There was also the small matter that his 30 Tour wins, was just four off the biggest ever haul of wins, by Eddy Merckx, probably the greatest cyclist of all time.

So when Cavendish managed to get himself picked by his Deceuninck Quick-Step team, at the eleventh hour, when their lead sprinter, the Irish rider Sam Bennett, was still injured ahead of the race, there was the faintest of hopes that perhaps Cav could do something in the race.

That win at Fougères suddenly saw the years being rolled back, as Cavendish was suddenly on the podium after so many years of not winning a race at just about any level. Indeed at the end of 2020, he’d looked to be retiring and it was only a late call-up from Deceuninck Quick-Step team boss Patrick Lefevre that saw him stay in the professional peleton.

That win on stage four was followed by three other wins over the 2021 race, as well as the overall green jersey for the best sprinter in the race. But to get those wins and take home that jersey also meant that he had to get through the tough mountain stages of the race, without missing the time-cut. Considering he’d been such a late replacement at the race, he hadn’t done the full amount of training that a rider would normally undertake ahead of a race on the scale of the Tour.

Except that reading Tour de Force, his new book covering the 2021 season, you can see that Cavendish did indeed do an awful lot of work in the run-up to the race on a “just in case” basis. With a new coach, he was actually posting some remarkably good numbers. But while he’d won a few races earlier in the 2021 season, none of those were on the scale of a race like the Tour de France, and there’s always a concern that “anyone” can win a stage of the Tour of Turkey, but it doesn’t mean so much in the bigger picture of the world’s biggest cycling race (Note: “Anyone” can’t win a stage of Tour of Turkey.)

In interviews, what’s always astonishing about Cavendish when he’s telling you about his decision making process, is his almost photographic memory of the race and the last few hundred metres. He can detail exactly what was happening at what point, even as split second decisions are being made – do I stay on the wheel of my team-mate, or do I jump onto the wheel of one of my competitors?

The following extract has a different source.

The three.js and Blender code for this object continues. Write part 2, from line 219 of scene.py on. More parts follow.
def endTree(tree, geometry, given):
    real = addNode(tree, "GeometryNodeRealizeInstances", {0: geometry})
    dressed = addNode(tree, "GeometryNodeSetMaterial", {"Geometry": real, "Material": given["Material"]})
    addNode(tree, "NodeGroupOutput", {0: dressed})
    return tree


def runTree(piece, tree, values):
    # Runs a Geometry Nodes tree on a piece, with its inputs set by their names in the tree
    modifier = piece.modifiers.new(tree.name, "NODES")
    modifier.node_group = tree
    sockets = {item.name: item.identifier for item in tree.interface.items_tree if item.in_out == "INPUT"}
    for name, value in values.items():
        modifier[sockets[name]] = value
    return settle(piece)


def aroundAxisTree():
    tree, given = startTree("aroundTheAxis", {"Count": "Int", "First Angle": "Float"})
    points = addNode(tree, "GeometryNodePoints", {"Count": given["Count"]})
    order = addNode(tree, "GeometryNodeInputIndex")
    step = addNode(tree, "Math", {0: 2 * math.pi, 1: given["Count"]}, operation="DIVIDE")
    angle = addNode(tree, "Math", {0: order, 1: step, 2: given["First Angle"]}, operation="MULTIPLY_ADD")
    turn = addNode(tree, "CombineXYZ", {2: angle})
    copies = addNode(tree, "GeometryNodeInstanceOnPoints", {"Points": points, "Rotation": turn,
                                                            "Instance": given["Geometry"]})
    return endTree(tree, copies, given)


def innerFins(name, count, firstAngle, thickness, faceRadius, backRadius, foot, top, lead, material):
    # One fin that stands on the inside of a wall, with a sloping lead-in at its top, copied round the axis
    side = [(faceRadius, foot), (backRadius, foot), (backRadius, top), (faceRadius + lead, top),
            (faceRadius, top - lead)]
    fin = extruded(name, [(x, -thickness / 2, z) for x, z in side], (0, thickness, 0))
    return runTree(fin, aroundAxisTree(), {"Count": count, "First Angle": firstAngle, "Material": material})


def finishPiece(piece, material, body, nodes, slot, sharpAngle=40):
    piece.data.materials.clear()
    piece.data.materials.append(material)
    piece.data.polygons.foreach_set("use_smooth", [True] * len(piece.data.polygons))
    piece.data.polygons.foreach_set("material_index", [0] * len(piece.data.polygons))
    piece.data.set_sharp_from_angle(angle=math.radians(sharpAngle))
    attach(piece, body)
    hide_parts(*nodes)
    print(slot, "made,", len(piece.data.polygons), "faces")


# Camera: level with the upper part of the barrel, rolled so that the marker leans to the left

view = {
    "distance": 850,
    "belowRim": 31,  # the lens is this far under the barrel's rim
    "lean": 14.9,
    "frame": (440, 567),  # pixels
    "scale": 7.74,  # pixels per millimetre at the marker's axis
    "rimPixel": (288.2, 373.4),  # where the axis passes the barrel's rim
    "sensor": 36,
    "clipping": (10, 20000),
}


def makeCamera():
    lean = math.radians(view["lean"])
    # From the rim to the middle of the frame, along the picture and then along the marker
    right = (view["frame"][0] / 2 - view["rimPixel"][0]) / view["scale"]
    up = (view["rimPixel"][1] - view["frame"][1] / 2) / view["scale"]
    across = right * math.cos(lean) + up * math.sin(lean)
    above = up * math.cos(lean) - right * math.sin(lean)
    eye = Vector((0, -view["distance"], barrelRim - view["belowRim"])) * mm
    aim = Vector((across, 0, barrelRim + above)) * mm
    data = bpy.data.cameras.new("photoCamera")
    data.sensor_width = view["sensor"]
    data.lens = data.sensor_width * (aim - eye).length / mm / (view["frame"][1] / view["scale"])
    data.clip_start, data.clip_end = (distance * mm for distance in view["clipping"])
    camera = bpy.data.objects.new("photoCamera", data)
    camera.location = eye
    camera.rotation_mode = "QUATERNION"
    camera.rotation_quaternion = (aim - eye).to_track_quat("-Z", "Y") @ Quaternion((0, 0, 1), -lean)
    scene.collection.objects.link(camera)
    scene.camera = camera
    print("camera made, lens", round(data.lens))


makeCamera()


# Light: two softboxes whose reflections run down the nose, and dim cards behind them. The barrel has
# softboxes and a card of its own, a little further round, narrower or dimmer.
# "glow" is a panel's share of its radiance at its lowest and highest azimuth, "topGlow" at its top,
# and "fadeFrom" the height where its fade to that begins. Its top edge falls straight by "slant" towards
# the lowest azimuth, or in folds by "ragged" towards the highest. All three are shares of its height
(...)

This book gives you an enormous amount of insight, not just about the last year or so of Cav’s career, but an almost second by second analysis of how he won the races he did win (or didn’t).

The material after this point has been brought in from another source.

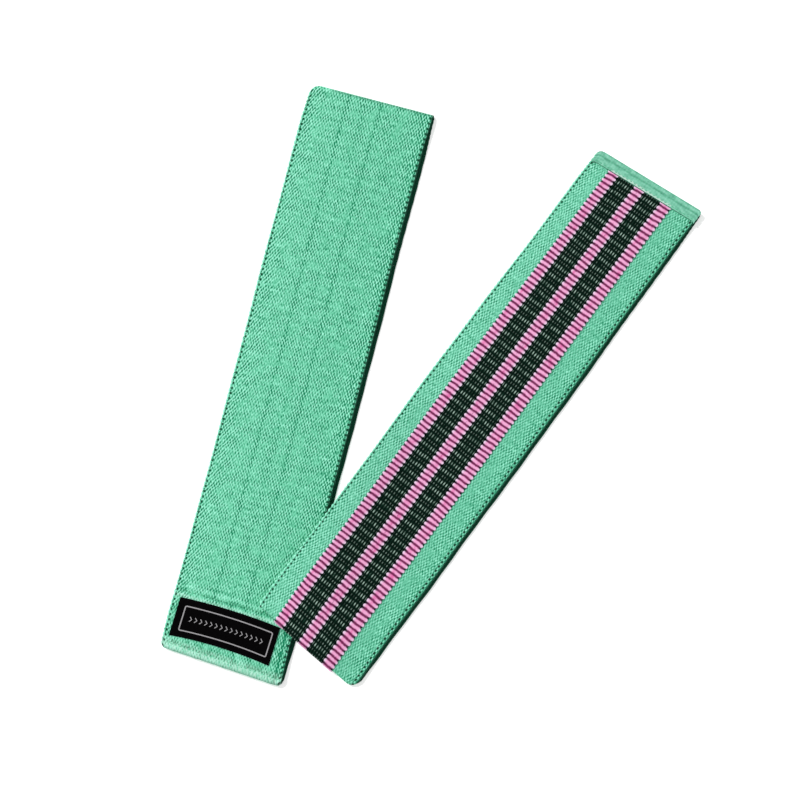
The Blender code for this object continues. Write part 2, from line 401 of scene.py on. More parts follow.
class Shade:
    """A material's node tree, with short ways to do sums in it."""

    def __init__(self, name, roughness, sheen=0.0, specular=0.1):
        self.material = bpy.data.materials.new(name)
        self.material.use_nodes = True
        self.tree = self.material.node_tree
        self.shader = self.tree.nodes["Principled BSDF"]
        self.shader.inputs["Roughness"].default_value = roughness
        self.shader.inputs["Specular IOR Level"].default_value = specular
        self.shader.inputs["Sheen Weight"].default_value = sheen

    def link(self, value, socket):
        if isinstance(value, bpy.types.NodeSocket):
            self.tree.links.new(value, socket)
        else:
            socket.default_value = value

    def sum(self, kind, a, b=0.0, c=0.0):
        node = self.tree.nodes.new("ShaderNodeMath")
        node.operation = kind
        for i, value in enumerate((a, b, c)):
            self.link(value, node.inputs[i])
        return node.outputs[0]

    def uv(self):
        node = self.tree.nodes.new("ShaderNodeUVMap")
        node.uv_map = "cloth"
        parts = self.tree.nodes.new("ShaderNodeSeparateXYZ")
        self.tree.links.new(node.outputs["UV"], parts.inputs[0])
        self.point = node.outputs["UV"]
        return parts.outputs["X"], parts.outputs["Y"]

    def noise(self, along, across, detail=2.0):
        """Noise from -1 to 1. along and across are features per metre."""
        stretch = self.tree.nodes.new("ShaderNodeVectorMath")
        stretch.operation = "MULTIPLY"
        stretch.inputs[1].default_value = (along, across, 1.0)
        self.tree.links.new(self.point, stretch.inputs[0])
        node = self.tree.nodes.new("ShaderNodeTexNoise")
        node.noise_dimensions = "2D"
        node.inputs["Scale"].default_value = 1.0
        node.inputs["Detail"].default_value = detail
        self.tree.links.new(stretch.outputs[0], node.inputs["Vector"])
        return self.sum("MULTIPLY_ADD", node.outputs["Fac"], 2.0, -1.0)

    def ramp(self, value, low, high, kind="SMOOTHSTEP"):
        """0 below low and 1 above high, or the other way round where low is the larger."""
        node = self.tree.nodes.new("ShaderNodeMapRange")
        node.interpolation_type = kind
        self.link(value, node.inputs["Value"])
        node.inputs["From Min"].default_value = low
        node.inputs["From Max"].default_value = high
        return node.outputs["Result"]

    def near(self, value, centre, reach):
        """1 at centre, falling to 0 a reach away from it."""
        away = self.sum("ABSOLUTE", self.sum("SUBTRACT", value, centre))
        return self.ramp(self.sum("SUBTRACT", reach, away), 0.0, reach)

    def spot(self, value, centre):
        """1 near centre, falling to 0 within 1 mm of it."""
        away = self.sum("ABSOLUTE", self.sum("SUBTRACT", value, centre))
        return self.ramp(away, 0.0010, 0.0004)

    def wave(self, value, pitch, phase=0.0):
        turns = self.sum("MULTIPLY_ADD", value, 2 * math.pi / pitch, phase)
        return self.sum("COSINE", turns)

    def mix(self, share, a, b):
        node = self.tree.nodes.new("ShaderNodeMix")
        node.data_type = "RGBA"
        self.link(share, node.inputs[0])
        for value, socket in ((a, node.inputs[6]), (b, node.inputs[7])):
            if isinstance(value, tuple):
                value = (*value, 1.0)
            self.link(value, socket)
        return node.outputs[2]

    def colour(self, value):
        if isinstance(value, tuple):
            value = (*value, 1.0)
        self.link(value, self.shader.inputs["Base Color"])

    def limited(self, value):
        return self.sum("MINIMUM", self.sum("MAXIMUM", value, 0.0), 1.0)

    def bump(self, height, distance):
        node = self.tree.nodes.new("ShaderNodeBump")
        node.inputs["Strength"].default_value = 1.0
        node.inputs["Distance"].default_value = distance
        self.tree.links.new(height, node.inputs["Height"])
        self.tree.links.new(node.outputs[0], self.shader.inputs["Normal"])


def three_tones(s, tone, dark, middle, light):
    """Colour from dark at 0 through middle at 0.5 to light at 1."""
    low = s.mix(s.ramp(tone, 0.0, 0.5, "LINEAR"), srgb(*dark), srgb(*middle))
    return s.mix(s.ramp(tone, 0.5, 1.0, "LINEAR"), low, srgb(*light))


def webbing_material(
    name, grooves, right_dots, contrast, lean, rolled, middle, under=False, sewn=False
):
    """Mint-green woven elastic: slanting stitches in rows, dark dots along both edges.

    right_dots is how far the dots are from the right edge. lean is how much one slant of
    the weave outweighs the other on the left side. rolled is how far the right edge rolls
    down into shade, and middle is the middle green. The right edge of an under layer has
    painted shade, and so has that of the cloth under the near fold, where U is below 0.
    """
    s = Shade(name, 0.9, 0.05)
    u, v = s.uv()
    u_in = s.sum("MULTIPLY_ADD", s.noise(240.0, 260.0), 0.0010, u)
    v_in = s.sum("MULTIPLY_ADD", s.noise(260.0, 240.0), 0.0005, v)
    rows = s.sum("MULTIPLY", u_in, 2 * math.pi / WEAVE_ALONG)
    columns = s.sum("MULTIPLY", v_in, 2 * math.pi / WEAVE_ACROSS)
    slant = s.sum("COSINE", s.sum("ADD", rows, columns))
    counter = s.sum("COSINE", s.sum("SUBTRACT", rows, columns))
    left = s.ramp(v, -0.022, -0.034)
    one = s.sum("MULTIPLY", slant, s.sum("MULTIPLY_ADD", left, -lean, 0.50 + lean / 3))
    two = s.sum("MULTIPLY", counter, s.sum("MULTIPLY_ADD", left, lean, 0.50 - lean / 3))
    patchy = s.sum("MULTIPLY_ADD", s.noise(150.0, 120.0), 1.0, 0.85)
    weave = s.sum("MULTIPLY", s.sum("ADD", one, two), patchy)
    strokes = s.noise(520.0, 1300.0, 1.0)
    ripple = s.noise(330.0, 110.0, 1.0)
    right = s.sum("SUBTRACT", HALF, v)
    rim = s.sum("MINIMUM", s.sum("ADD", HALF, v), right)
    firm = s.sum("MULTIPLY_ADD", s.ramp(rim, 0.015, 0.006), 0.45 * contrast, contrast)
    detail = s.sum("MULTIPLY_ADD", strokes, 0.50, s.sum("MULTIPLY", weave, 0.50))
    detail = s.sum("MULTIPLY_ADD", ripple, 0.16, detail)
    if sewn:
        puckered = s.ramp(u, 0.056, 0.036)
        detail = s.sum("MULTIPLY", detail, s.sum("MULTIPLY_ADD", puckered, -0.25, 1.0))
        blotches = s.sum("MULTIPLY", s.noise(210.0, 150.0), puckered)
        detail = s.sum("MULTIPLY_ADD", blotches, 0.42, detail)
    tone = s.sum("MULTIPLY_ADD", detail, firm, 0.50)
    tone = s.sum("MULTIPLY_ADD", v, -1.2, tone)
    # Painted shade along the lengthwise grooves, broken up by the weave.
    for groove, depth in grooves:
        mark = s.near(v_in, groove, GROOVE_REACH)
        gap = s.sum("MULTIPLY_ADD", strokes, -0.5, s.sum("MULTIPLY", weave, -1.0))
        gap = s.sum("MULTIPLY_ADD", s.ramp(gap, -0.3, 0.9), 0.9, 0.06)
        tone = s.sum("MULTIPLY_ADD", s.sum("MULTIPLY", mark, gap), -0.75 * depth, tone)
    # Painted shade towards the right edge, which rounds down away from the light.
    tone = s.sum("MULTIPLY_ADD", s.ramp(right, 0.0045, 0.0), -0.22, tone)
    if sewn:
        tone = sewn_tone(s, u, v, tone)
    tone = s.sum("MULTIPLY_ADD", s.ramp(rim, 0.0010, 0.0), 0.25, tone)
    green = three_tones(s, s.limited(tone), (18, 132, 92), middle, (168, 252, 222))
    if sewn:
        green = sewn_colour(s, u, v, green, strokes)
    dots = s.sum("MAXIMUM", s.spot(v, EDGE_DOTS - HALF), s.spot(right, right_dots))
    beat = s.ramp(s.wave(u, WEAVE_ALONG, math.pi), -0.2, 0.5)
    green = s.mix(s.sum("MULTIPLY", dots, beat), green, srgb(20, 66, 46))
    # Painted shade: the under layer's right edge in the shadow of the upper layer, and the rolled
    # right edge.
    shadow = s.ramp(right, 0.0036, 0.0022)
    if not under:
        shadow = s.sum("MULTIPLY", shadow, s.ramp(u, 0.0008, -0.0012))
    shadow = s.sum("MAXIMUM", shadow, s.ramp(right, rolled, rolled * 0.3))
    green = s.mix(shadow, green, srgb(20, 76, 55))
    s.colour(green)
    height = s.sum("MULTIPLY_ADD", strokes, 0.6, weave)
    s.bump(height, 0.00022 * contrast)
    return s.material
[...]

Cavendish is also a rider that wears his heart on his sleeve. He’s very honest – perhaps sometimes too much for his own good. But he loves cycling, treasures the history of the sport, and is certainly one of Britain’s greatest sportsmen, let alone cyclists. I’d have certainly placed him on the shortlist of BBC Sports Personality of the Year a couple of weeks ago – since this is the comeback story of all comeback stories.